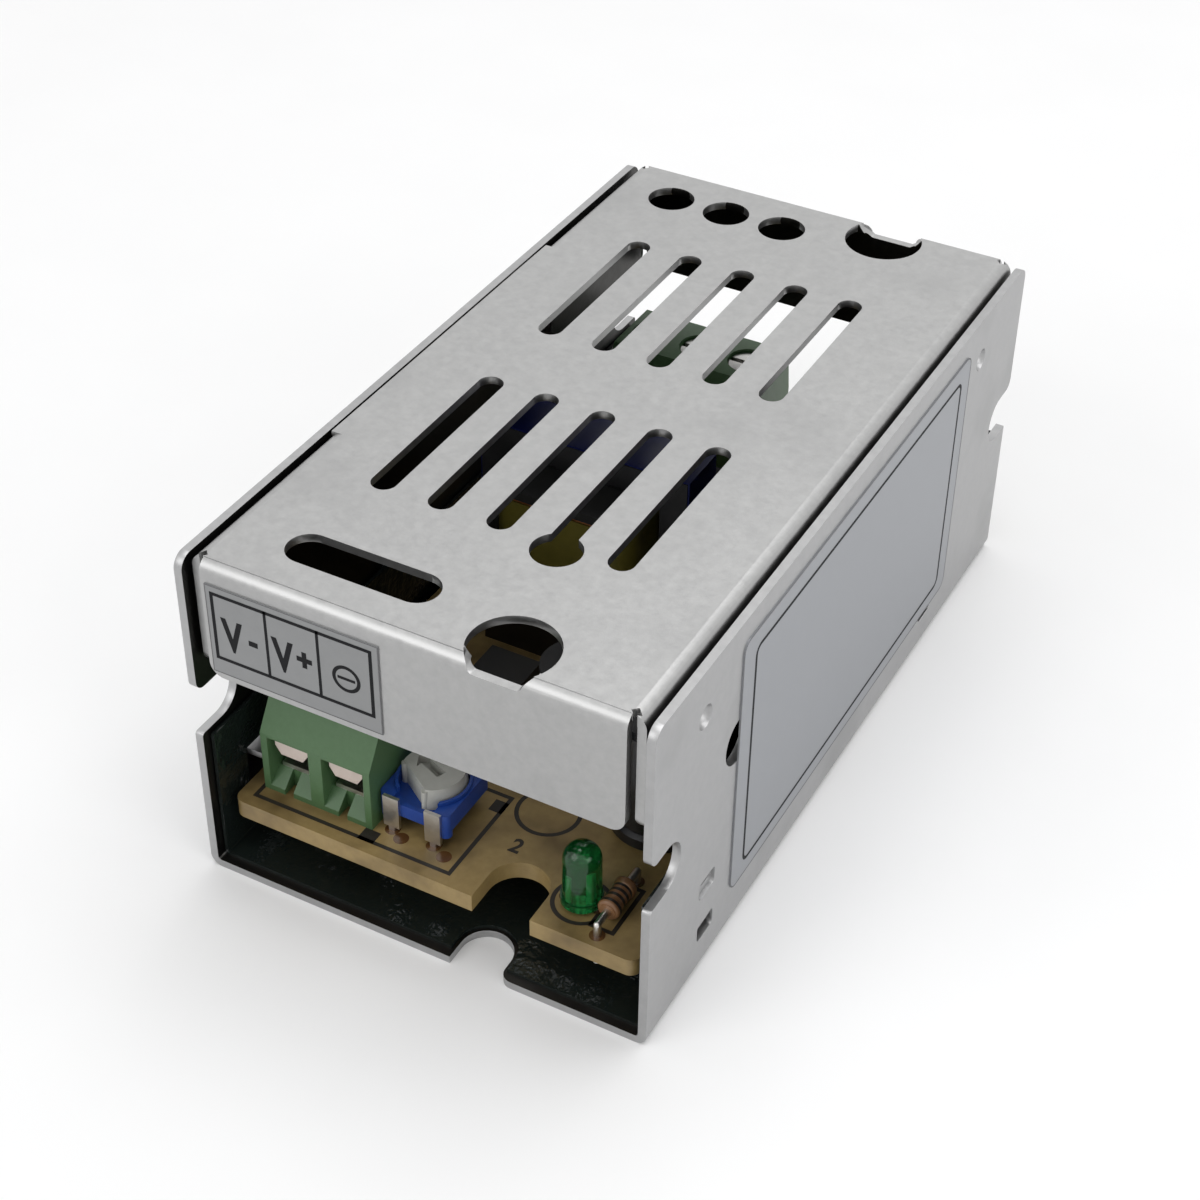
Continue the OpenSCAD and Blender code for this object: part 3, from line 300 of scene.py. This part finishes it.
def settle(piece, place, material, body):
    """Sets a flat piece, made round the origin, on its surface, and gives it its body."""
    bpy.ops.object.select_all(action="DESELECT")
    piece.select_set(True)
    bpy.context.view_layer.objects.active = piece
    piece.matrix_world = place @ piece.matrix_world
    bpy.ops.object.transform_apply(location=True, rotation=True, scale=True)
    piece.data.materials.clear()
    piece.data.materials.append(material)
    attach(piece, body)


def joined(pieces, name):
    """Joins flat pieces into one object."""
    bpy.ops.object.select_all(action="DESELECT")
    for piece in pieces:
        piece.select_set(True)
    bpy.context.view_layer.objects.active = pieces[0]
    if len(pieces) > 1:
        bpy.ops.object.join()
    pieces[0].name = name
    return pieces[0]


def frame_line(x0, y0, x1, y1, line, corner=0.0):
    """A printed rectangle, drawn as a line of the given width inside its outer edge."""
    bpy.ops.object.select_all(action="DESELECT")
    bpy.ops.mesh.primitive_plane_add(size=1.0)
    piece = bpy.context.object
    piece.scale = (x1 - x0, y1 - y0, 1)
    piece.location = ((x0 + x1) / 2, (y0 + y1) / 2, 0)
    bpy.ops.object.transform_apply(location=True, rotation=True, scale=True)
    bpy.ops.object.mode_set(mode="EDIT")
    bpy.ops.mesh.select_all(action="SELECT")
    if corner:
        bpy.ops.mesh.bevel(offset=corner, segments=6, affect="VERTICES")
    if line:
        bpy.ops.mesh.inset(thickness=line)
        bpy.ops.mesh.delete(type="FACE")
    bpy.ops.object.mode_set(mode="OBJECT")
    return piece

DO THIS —
Only the lines running from the line with "attach(piece, body)" through the line with "return pieces[0]" should be repeated, exactly and with both ends kept.

EXERCISE OUTPUT —
    attach(piece, body)


def joined(pieces, name):
    """Joins flat pieces into one object."""
    bpy.ops.object.select_all(action="DESELECT")
    for piece in pieces:
        piece.select_set(True)
    bpy.context.view_layer.objects.active = pieces[0]
    if len(pieces) > 1:
        bpy.ops.object.join()
    pieces[0].name = name
    return pieces[0]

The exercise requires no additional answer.